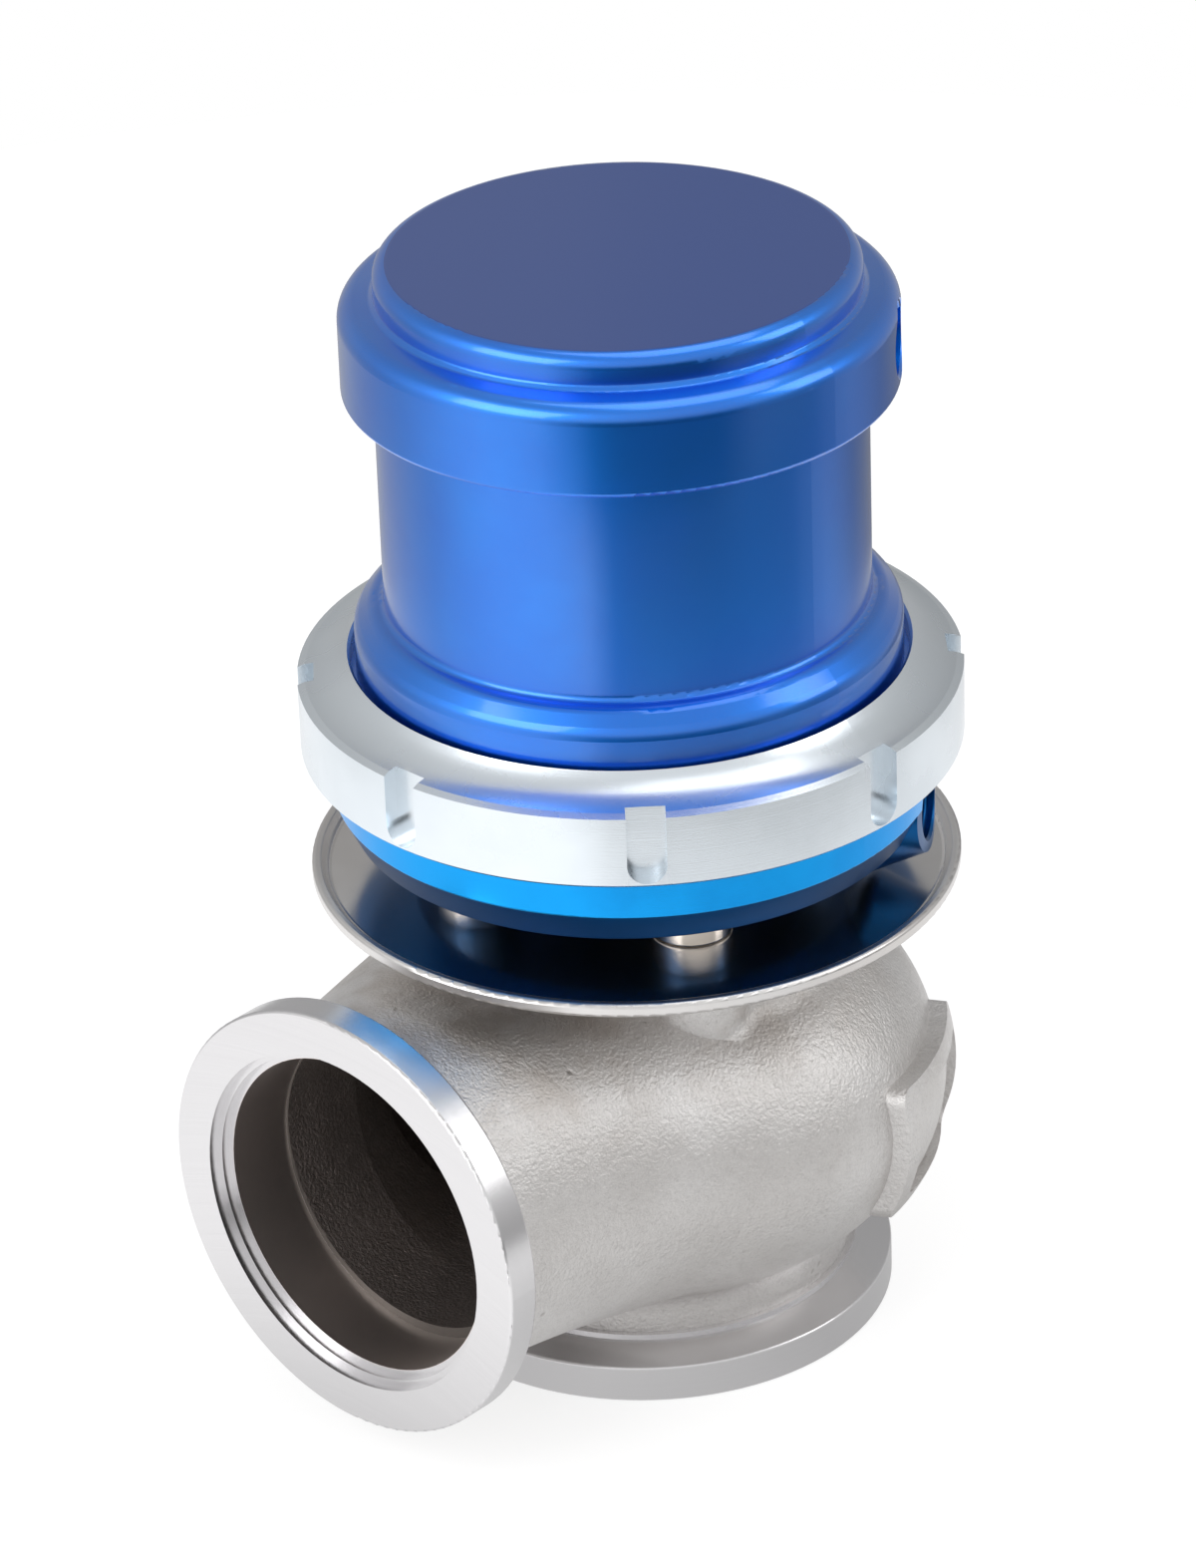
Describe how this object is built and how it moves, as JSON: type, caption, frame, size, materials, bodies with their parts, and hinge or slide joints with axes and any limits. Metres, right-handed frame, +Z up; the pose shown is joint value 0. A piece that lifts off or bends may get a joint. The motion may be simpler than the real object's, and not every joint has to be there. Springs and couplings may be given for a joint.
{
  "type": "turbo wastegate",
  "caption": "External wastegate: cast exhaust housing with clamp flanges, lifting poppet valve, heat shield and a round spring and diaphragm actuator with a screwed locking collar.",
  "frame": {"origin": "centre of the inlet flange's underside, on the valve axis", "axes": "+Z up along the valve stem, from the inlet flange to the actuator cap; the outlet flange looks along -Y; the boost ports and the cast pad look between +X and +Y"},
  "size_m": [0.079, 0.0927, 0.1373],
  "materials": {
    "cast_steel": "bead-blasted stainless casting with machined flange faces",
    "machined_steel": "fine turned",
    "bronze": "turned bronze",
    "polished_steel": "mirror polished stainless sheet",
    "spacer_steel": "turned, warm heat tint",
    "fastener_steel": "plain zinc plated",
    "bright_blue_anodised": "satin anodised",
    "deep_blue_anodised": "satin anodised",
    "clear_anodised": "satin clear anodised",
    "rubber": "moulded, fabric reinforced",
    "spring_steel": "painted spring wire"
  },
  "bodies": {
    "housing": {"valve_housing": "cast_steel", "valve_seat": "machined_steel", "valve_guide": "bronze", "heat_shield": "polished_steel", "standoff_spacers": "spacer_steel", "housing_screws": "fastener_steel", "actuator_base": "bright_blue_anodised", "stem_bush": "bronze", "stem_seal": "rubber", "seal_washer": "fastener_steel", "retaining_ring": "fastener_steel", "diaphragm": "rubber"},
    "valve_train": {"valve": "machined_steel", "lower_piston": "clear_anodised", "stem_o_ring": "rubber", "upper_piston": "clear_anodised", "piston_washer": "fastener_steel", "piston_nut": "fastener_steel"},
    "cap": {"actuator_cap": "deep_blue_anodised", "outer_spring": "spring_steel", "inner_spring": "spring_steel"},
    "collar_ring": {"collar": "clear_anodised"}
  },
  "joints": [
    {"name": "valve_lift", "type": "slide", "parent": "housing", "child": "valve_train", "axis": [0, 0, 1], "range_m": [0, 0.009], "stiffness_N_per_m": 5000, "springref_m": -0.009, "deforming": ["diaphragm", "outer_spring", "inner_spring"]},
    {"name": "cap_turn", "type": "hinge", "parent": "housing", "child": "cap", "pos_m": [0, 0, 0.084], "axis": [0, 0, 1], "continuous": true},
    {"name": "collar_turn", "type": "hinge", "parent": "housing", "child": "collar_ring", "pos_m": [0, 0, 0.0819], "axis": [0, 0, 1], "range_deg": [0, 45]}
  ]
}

> **Job**
Copy every line of the material, please, keeping it exactly the same.

> **Written solution**
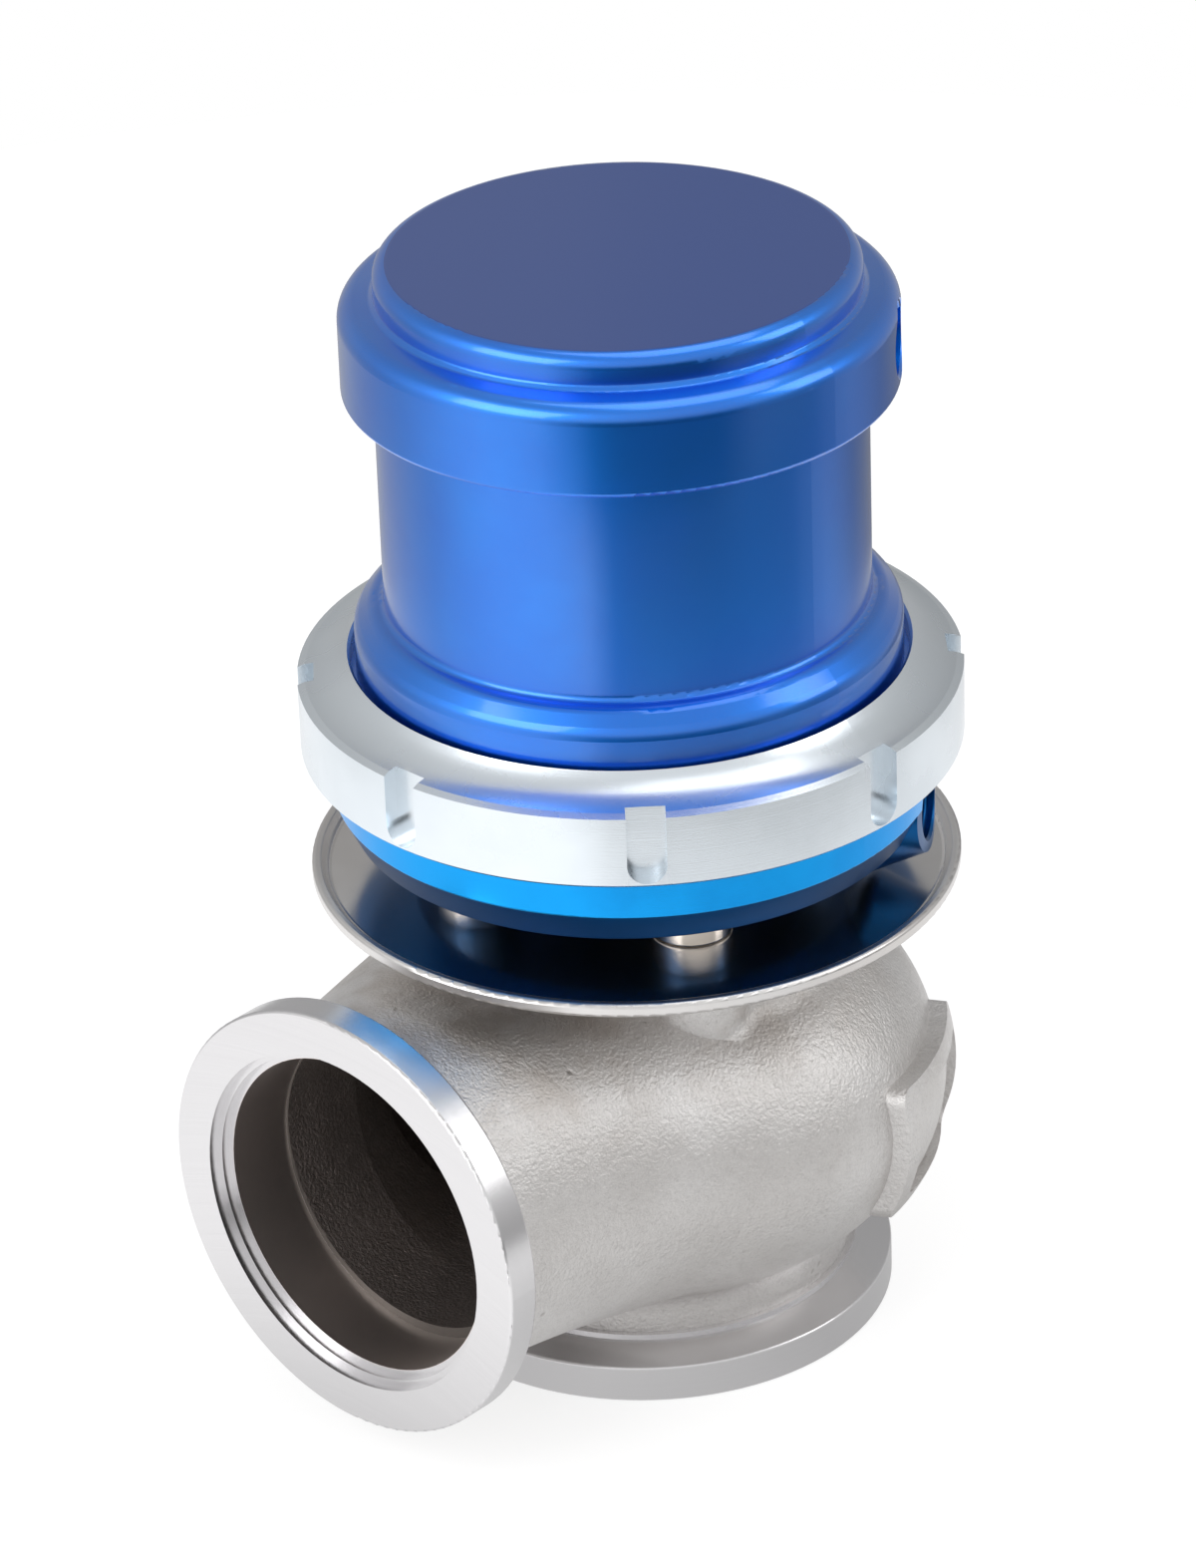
Describe how this object is built and how it moves, as JSON: type, caption, frame, size, materials, bodies with their parts, and hinge or slide joints with axes and any limits. Metres, right-handed frame, +Z up; the pose shown is joint value 0. A piece that lifts off or bends may get a joint. The motion may be simpler than the real object's, and not every joint has to be there. Springs and couplings may be given for a joint.
{
  "type": "turbo wastegate",
  "caption": "External wastegate: cast exhaust housing with clamp flanges, lifting poppet valve, heat shield and a round spring and diaphragm actuator with a screwed locking collar.",
  "frame": {"origin": "centre of the inlet flange's underside, on the valve axis", "axes": "+Z up along the valve stem, from the inlet flange to the actuator cap; the outlet flange looks along -Y; the boost ports and the cast pad look between +X and +Y"},
  "size_m": [0.079, 0.0927, 0.1373],
  "materials": {
    "cast_steel": "bead-blasted stainless casting with machined flange faces",
    "machined_steel": "fine turned",
    "bronze": "turned bronze",
    "polished_steel": "mirror polished stainless sheet",
    "spacer_steel": "turned, warm heat tint",
    "fastener_steel": "plain zinc plated",
    "bright_blue_anodised": "satin anodised",
    "deep_blue_anodised": "satin anodised",
    "clear_anodised": "satin clear anodised",
    "rubber": "moulded, fabric reinforced",
    "spring_steel": "painted spring wire"
  },
  "bodies": {
    "housing": {"valve_housing": "cast_steel", "valve_seat": "machined_steel", "valve_guide": "bronze", "heat_shield": "polished_steel", "standoff_spacers": "spacer_steel", "housing_screws": "fastener_steel", "actuator_base": "bright_blue_anodised", "stem_bush": "bronze", "stem_seal": "rubber", "seal_washer": "fastener_steel", "retaining_ring": "fastener_steel", "diaphragm": "rubber"},
    "valve_train": {"valve": "machined_steel", "lower_piston": "clear_anodised", "stem_o_ring": "rubber", "upper_piston": "clear_anodised", "piston_washer": "fastener_steel", "piston_nut": "fastener_steel"},
    "cap": {"actuator_cap": "deep_blue_anodised", "outer_spring": "spring_steel", "inner_spring": "spring_steel"},
    "collar_ring": {"collar": "clear_anodised"}
  },
  "joints": [
    {"name": "valve_lift", "type": "slide", "parent": "housing", "child": "valve_train", "axis": [0, 0, 1], "range_m": [0, 0.009], "stiffness_N_per_m": 5000, "springref_m": -0.009, "deforming": ["diaphragm", "outer_spring", "inner_spring"]},
    {"name": "cap_turn", "type": "hinge", "parent": "housing", "child": "cap", "pos_m": [0, 0, 0.084], "axis": [0, 0, 1], "continuous": true},
    {"name": "collar_turn", "type": "hinge", "parent": "housing", "child": "collar_ring", "pos_m": [0, 0, 0.0819], "axis": [0, 0, 1], "range_deg": [0, 45]}
  ]
}